Cooperation is evil!

From: Spencer Kagan
To: George Jacobs
Subject: Re: Is cooperation evil?

George,

My first response was to dismiss the Cooperation Is Evil article as a simple confusion of cooperation with obedience/submission, but upon reflection I think it should be a stimulus for reflection among cooperative learning advocates.

Cooperation itself is neither good nor bad. It can be used for good or bad ends — To build a house or wage a war. Like mastering the principles of physics, mastering the principles of cooperation releases energy. Physics can be used to build a bomb or to increase our ability to communicate and travel. Cooperation can create a more vicious gang or a more loving family. Physics is not evil. In itself, it is neither good nor evil. It can be used for good or evil ends, just like cooperation.

As educators for a more peaceful and just world, we need to couple our work in cooperative learning with work in character development, moral development, and social skills. Because cooperative learning has the potential to develop empathy; it has the potential to create a more peaceful and caring world.

In the late 60's and early 70's, together with Millard Madsen, I did a series of research studies on cooperation and competition among rural and urban students (Kagan & Madsen, 1971, 1972a, 1972b). The findings were remarkable. The rural students were far more cooperative than the urban students. But neither group was more rational. That is, the urban students would compete in situations in which only cooperation would result in desired rewards; rural students would cooperate in situations in which only competition would result in desired rewards. Each group persisted in their social orientation even when it was not adaptive. Like Pavlov's dogs, you placed the students in a situation and they ran off their conditioned responses. The cooperation of the rural students was no more rational that the competition of the urban students. If you put rural students in a situation in which cooperation was the adaptive strategy, they look smart, quickly settling on the cooperative solution. In the same situations, urban students would engage in self-defeating competition; many would not even see the cooperative solution. They looked dumb. Many would say, "This game is too hard!"

My conclusion was that our job is not to make students cooperative or competitive, but rather to empower them with the skills of cooperation and the skills of competition and to couple that with the ability to see when each is adaptive.

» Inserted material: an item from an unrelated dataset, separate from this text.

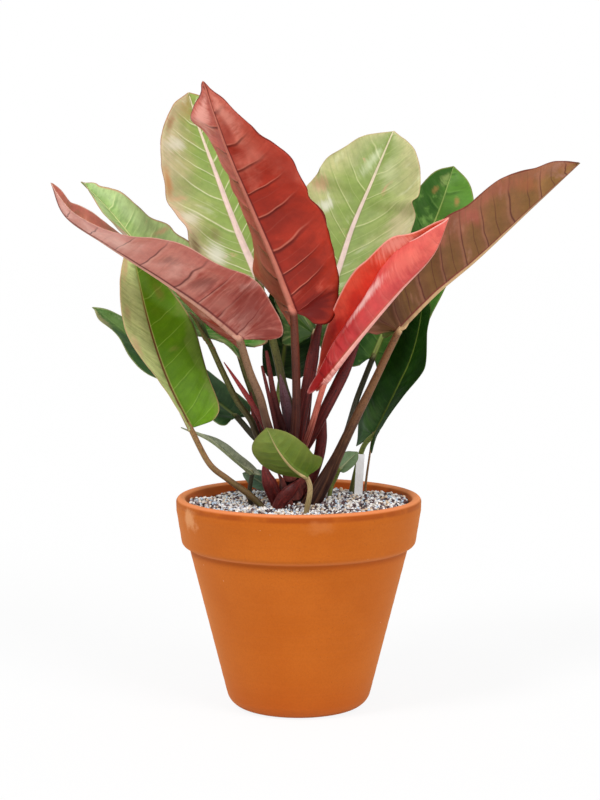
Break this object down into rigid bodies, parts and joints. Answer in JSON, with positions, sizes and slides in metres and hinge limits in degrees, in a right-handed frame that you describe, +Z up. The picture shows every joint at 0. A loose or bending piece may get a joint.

As educators, we do not want to create a future generation of conditioned obedient students, but rather a skilled and rational generation. Obedience to the norm of cooperation is just as disempowering as obedience to the norm of competition.

A major problem of traditional classroom structures and traditional playground structures is not that they are too competitive. Students need to learn to compete — there are many situations in which competition is adaptive. The problem is that they are exclusively competitive and individualistic. Where will students acquire the skills of cooperation if they do not regularly cooperate? We want to add cooperation to the classroom and playground not to condition students to be cooperative, but to correct an imbalance — to allow students to see and choose the cooperative possibility if it is adaptive.

As educators we do not want to replace one unhealthy, imbalanced diet with one that is imbalanced in the opposite direction. We want to empower students with a full set of skills and the wisdom to know when to use each.

Dr. Spencer Kagan, Director
Kagan Publishing & Professional Development

References

Kagan, S. & Madsen, M.C. Cooperation and competition of Mexican, Mexican-American, and Anglo-American children of two ages under four instructional sets. Developmental Psychology, 1971, 5, 32-39.

Kagan, S. & Madsen, M. C. Experimental analyses of cooperation and competition of Anglo-American and Mexican children. Developmental Psychology, 1972, 6, 49-59.

Kagan, S. & Madsen, M. C. Rivalry in Anglo-American and Mexican children of two ages. Journal of Personality and Social Psychology, 1972, 4, 221-228.